So I’m on board now, probably. I’ll echo Shani: I’m lucky I don’t have to make this decision for a while now. Long(er)-term data will be in by then. And it will be a decision: vaccines released under emergency authority can’t be mandated. But for now, I’d like to see slow but sure inoculations. Yes, healthcare workers should get vaccinated first, but also should the researchers and drug company executives who made the vaccine. It’s like that old movie trope, when a suspected poisoner also has a drink to show there’s no poison in it. Yes, double-crossings are also a movie trope, but this morning that’s the best trust exercise I can think of, and maybe every day we should all be thinking of ways to restore trust, in our institutions, our scientists, our public health officials, and each other.

There’s probably room in trust for skepticism, but that’s a question for another post.



Footnotes    (↵ returns to text)
  1. Another thing I hate like a middle-aged grump is this new approach to headlines: “Certain thing happened yesterday. Here’s what you need to know” or “… Here’s why that’s important.” Phones make us subliterate, blah blah blah, it’s the oldest story I can think of.
  2. That lesser stability, btw, is what’s requiring RNA vaccines to be shipped superfrozen, whereas most vaccines can be stored in any standard fridge.
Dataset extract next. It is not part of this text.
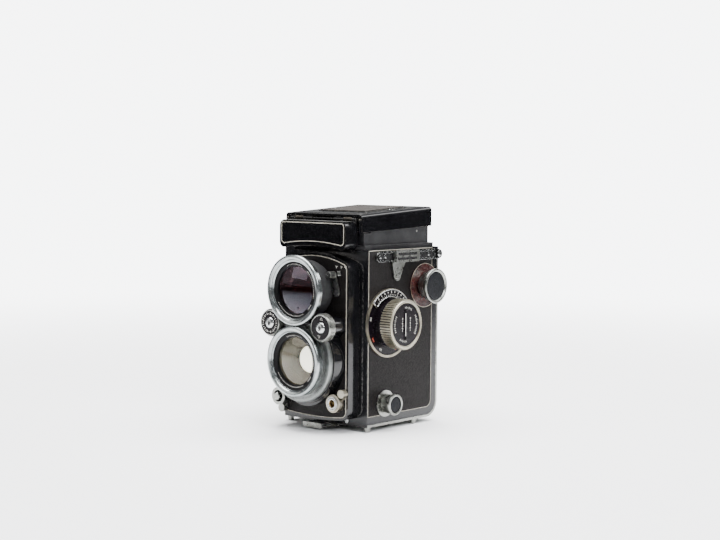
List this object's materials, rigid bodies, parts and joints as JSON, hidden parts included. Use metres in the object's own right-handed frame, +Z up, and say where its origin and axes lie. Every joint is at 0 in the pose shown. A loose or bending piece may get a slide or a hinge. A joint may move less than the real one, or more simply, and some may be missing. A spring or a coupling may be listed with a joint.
{
  "type": "twin lens reflex camera",
  "caption": "Twin lens reflex film camera with a folding viewing hood, focusing lens board, hinged back and winding crank.",
  "frame": {"origin": "centre of the tripod socket's mouth, under the body", "axes": "+X to the right of someone facing the lenses, +Y from the lenses to the back, +Z up"},
  "size_m": [0.1059, 0.1083, 0.1479],
  "materials": {
    "black_enamel": "glossy black enamel",
    "black_paint": "satin black paint",
    "matte_black": "matt black inside paint",
    "satin_chrome": "satin chrome",
    "bright_chrome": "polished chrome",
    "aged_nickel": "worn nickel",
    "leather": "fine grained black-brown leatherette",
    "grey_leather": "worn grey leatherette",
    "engraved_ring": "silver ring with engraved ticks",
    "black_dial": "black dial with filled ticks",
    "red_dial": "red-brown dial",
    "steel": "bare steel",
    "spring_steel": "spring steel",
    "aluminium": "bare aluminium",
    "casting": "black painted casting",
    "lens_glass": "coated glass",
    "screen_glass": "ground glass",
    "mirror_glass": "front silvered",
    "brass": "plain brass"
  },
  "bodies": {
    "camera": {"body_casting": "casting", "side_leathers": "leather", "light_trap_sleeve": "black_paint", "nameplate_housing": "black_enamel", "hood_base": "black_enamel", "hood_hinge_hardware": "spring_steel", "focusing_screen": "screen_glass", "reflex_mirror": "mirror_glass", "light_cone": "matte_black", "film_gate": "aluminium", "focus_flange": "satin_chrome", "strap_rail_right": "satin_chrome", "strap_rail_left": "satin_chrome", "strap_loop_right": "satin_chrome", "strap_loop_left": "satin_chrome", "body_screws": "bright_chrome", "knob_bushes": "bright_chrome", "crank_base": "satin_chrome"},
    "focus_knob_body": {"focus_knob": "aged_nickel", "distance_disc": "black_dial"},
    "reminder": {"film_reminder_disc": "black_dial"},
    "lens_board_body": {"lens_board": "black_enamel", "shutter_housing": "black_paint", "scale_ring": "engraved_ring", "viewing_barrel": "black_paint", "taking_barrel": "black_paint", "viewing_rim": "bright_chrome", "taking_rim": "bright_chrome", "viewing_glass": "lens_glass", "taking_glass": "lens_glass", "flash_socket": "bright_chrome"},
    "aperture_wheel_body": {"aperture_wheel": "black_dial"},
    "speed_wheel_body": {"speed_wheel": "black_dial"},
    "release_button_body": {"release_button": "bright_chrome"},
    "release_lock_body": {"release_lock": "aged_nickel"},
    "flash_lock_body": {"flash_lock": "aged_nickel"},
    "sync_lever_body": {"sync_lever": "satin_chrome"},
    "sync_button_body": {"sync_button": "bright_chrome"},
    "hood_lid_body": {"hood_lid": "black_enamel", "finder_panel": "grey_leather"},
    "left_flap_body": {"left_flap": "black_paint"},
    "right_flap_body": {"right_flap": "black_paint"},
    "rear_flap_body": {"rear_flap": "black_paint"},
    "magnifier_body": {"magnifier": "black_paint"},
    "back_door_body": {"back_door": "satin_chrome", "back_leather": "leather", "feet": "satin_chrome", "tripod_socket": "brass"},
    "pressure_plate_body": {"pressure_plate": "matte_black"},
    "back_latch_body": {"back_latch": "bright_chrome"},
    "latch_lock_body": {"latch_lock": "satin_chrome"},
    "takeup_knob_body": {"takeup_knob": "satin_chrome"},
    "feed_knob_body": {"feed_knob": "satin_chrome"},
    "film_dial_body": {"film_dial": "red_dial"},
    "crank_body": {"crank": "satin_chrome"},
    "crank_handle_body": {"crank_handle": "satin_chrome"},
    "spool": {"takeup_spool": "matte_black", "spool_gear": "steel"},
    "upper_roller": {"upper_film_roller": "steel"},
    "lower_roller": {"lower_film_roller": "steel"}
  },
  "joints": [
    {"name": "focus_turn", "type": "hinge", "parent": "camera", "child": "focus_knob_body", "pos_m": [0.053, -0.0154, 0.0706], "axis": [1, 0, 0], "range_deg": [0, 270]},
    {"name": "board_slide", "type": "slide", "parent": "camera", "child": "lens_board_body", "axis": [0, -1, 0], "range_m": [0, 0.0075]},
    {"name": "reminder_turn", "type": "hinge", "parent": "focus_knob_body", "child": "reminder", "pos_m": [0.053, -0.0154, 0.0706], "axis": [1, 0, 0], "continuous": true},
    {"name": "aperture_turn", "type": "hinge", "parent": "lens_board_body", "child": "aperture_wheel_body", "pos_m": [-0.0229, -0.064, 0.06993], "axis": [0, -1, 0], "range_deg": [0, 150]},
    {"name": "speed_turn", "type": "hinge", "parent": "lens_board_body", "child": "speed_wheel_body", "pos_m": [0.0229, -0.064, 0.06993], "axis": [0, -1, 0], "range_deg": [0, 240]},
    {"name": "release_press", "type": "slide", "parent": "lens_board_body", "child": "release_button_body", "axis": [0, 1, 0], "range_m": [0, 0.003], "stiffness_N_per_m": 300, "springref_m": -0.001},
    {"name": "release_lock_turn", "type": "hinge", "parent": "lens_board_body", "child": "release_lock_body", "pos_m": [-0.024, -0.05, 0.0196], "axis": [0, -1, 0], "range_deg": [0, 60]},
    {"name": "flash_lock_turn", "type": "hinge", "parent": "lens_board_body", "child": "flash_lock_body", "pos_m": [0.022, -0.05, 0.0189], "axis": [0, 1, 0], "range_deg": [0, 45]},
    {"name": "sync_turn", "type": "hinge", "parent": "lens_board_body", "child": "sync_lever_body", "pos_m": [0.0192, -0.05, 0.1034], "axis": [0, -1, 0], "range_deg": [0, 50]},
    {"name": "sync_press", "type": "slide", "parent": "lens_board_body", "child": "sync_button_body", "axis": [0, 1, 0], "range_m": [0, 0.0007], "stiffness_N_per_m": 200, "springref_m": -0.001},
    {"name": "lid_swing", "type": "hinge", "parent": "camera", "child": "hood_lid_body", "pos_m": [0, -0.038, 0.1396], "axis": [1, 0, 0], "range_deg": [0, 90]},
    {"name": "left_flap_swing", "type": "hinge", "parent": "camera", "child": "left_flap_body", "pos_m": [-0.0289, 0, 0.125], "axis": [0, -1, 0], "range_deg": [0, 90]},
    {"name": "right_flap_swing", "type": "hinge", "parent": "camera", "child": "right_flap_body", "pos_m": [0.0289, 0, 0.125], "axis": [0, 1, 0], "range_deg": [0, 90]},
    {"name": "rear_flap_swing", "type": "hinge", "parent": "camera", "child": "rear_flap_body", "pos_m": [0, 0.0297, 0.1278], "axis": [-1, 0, 0], "range_deg": [0, 90]},
    {"name": "magnifier_swing", "type": "hinge", "parent": "hood_lid_body", "child": "magnifier_body", "pos_m": [0, 0.02, 0.14165], "axis": [1, 0, 0], "range_deg": [0, 90]},
    {"name": "door_swing", "type": "hinge", "parent": "camera", "child": "back_door_body", "pos_m": [0, 0.0369, 0.1147], "axis": [1, 0, 0], "range_deg": [0, 105]},
    {"name": "plate_press", "type": "slide", "parent": "back_door_body", "child": "pressure_plate_body", "axis": [0, 1, 0], "range_m": [0, 0.0008], "stiffness_N_per_m": 1500, "springref_m": -0.002},
    {"name": "latch_swing", "type": "hinge", "parent": "back_door_body", "child": "back_latch_body", "pos_m": [0, -0.033, 0.0011], "axis": [1, 0, 0], "range_deg": [0, 60]},
    {"name": "latch_lock_turn", "type": "hinge", "parent": "back_door_body", "child": "latch_lock_body", "pos_m": [0, 0, 0.0013], "axis": [0, 0, 1], "range_deg": [0, 45]},
    {"name": "takeup_pull", "type": "slide", "parent": "camera", "child": "takeup_knob_body", "axis": [1, 0, 0], "range_m": [0, 0.006], "stiffness_N_per_m": 300, "springref_m": -0.002},
    {"name": "feed_pull", "type": "slide", "parent": "camera", "child": "feed_knob_body", "axis": [1, 0, 0], "range_m": [0, 0.006], "stiffness_N_per_m": 300, "springref_m": -0.002},
    {"name": "film_dial_turn", "type": "hinge", "parent": "camera", "child": "film_dial_body", "pos_m": [0.038, 0.022, 0.0937], "axis": [1, 0, 0], "continuous": true},
    {"name": "crank_turn", "type": "hinge", "parent": "camera", "child": "crank_body", "pos_m": [-0.045, -0.00071, 0.0684], "axis": [-1, 0, 0], "continuous": true},
    {"name": "handle_fold", "type": "hinge", "parent": "crank_body", "child": "crank_handle_body", "pos_m": [-0.04475, -0.00071, 0.04465], "axis": [0, -1, 0], "range_deg": [0, 90]},
    {"name": "spool_turn", "type": "hinge", "parent": "camera", "child": "spool", "pos_m": [0, 0.022, 0.0937], "axis": [1, 0, 0], "continuous": true},
    {"name": "upper_roller_turn", "type": "hinge", "parent": "camera", "child": "upper_roller", "pos_m": [0, 0.0259, 0.0773], "axis": [1, 0, 0], "continuous": true},
    {"name": "lower_roller_turn", "type": "hinge", "parent": "camera", "child": "lower_roller", "pos_m": [0, 0.0259, 0.01455], "axis": [1, 0, 0], "continuous": true}
  ],
  "couplings": [
    {"joint": "focus_turn", "follows": "board_slide", "rad_per_m": 628.32},
    {"joint": "left_flap_swing", "follows": "lid_swing", "ratio": 1},
    {"joint": "right_flap_swing", "follows": "lid_swing", "ratio": 1},
    {"joint": "rear_flap_swing", "follows": "lid_swing", "ratio": 1},
    {"joint": "magnifier_swing", "follows": "lid_swing", "ratio": 1},
    {"joint": "spool_turn", "follows": "crank_turn", "ratio": 1.8333}
  ]
}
  3. I’m not a scientist but I do have a doctorate and I’ve read far more than I’d say 90% of Americans, and I find the science of this a bit baffling. And my point here is that if you only trust yourself, in the face of opaque data and knowledge, your only option is to dismiss the data, assume “someone” is trying to fleece you. When the reality is that there are many other people in the world smarter than you about things, and if you risk trusting them, then the world can do its work a lot better.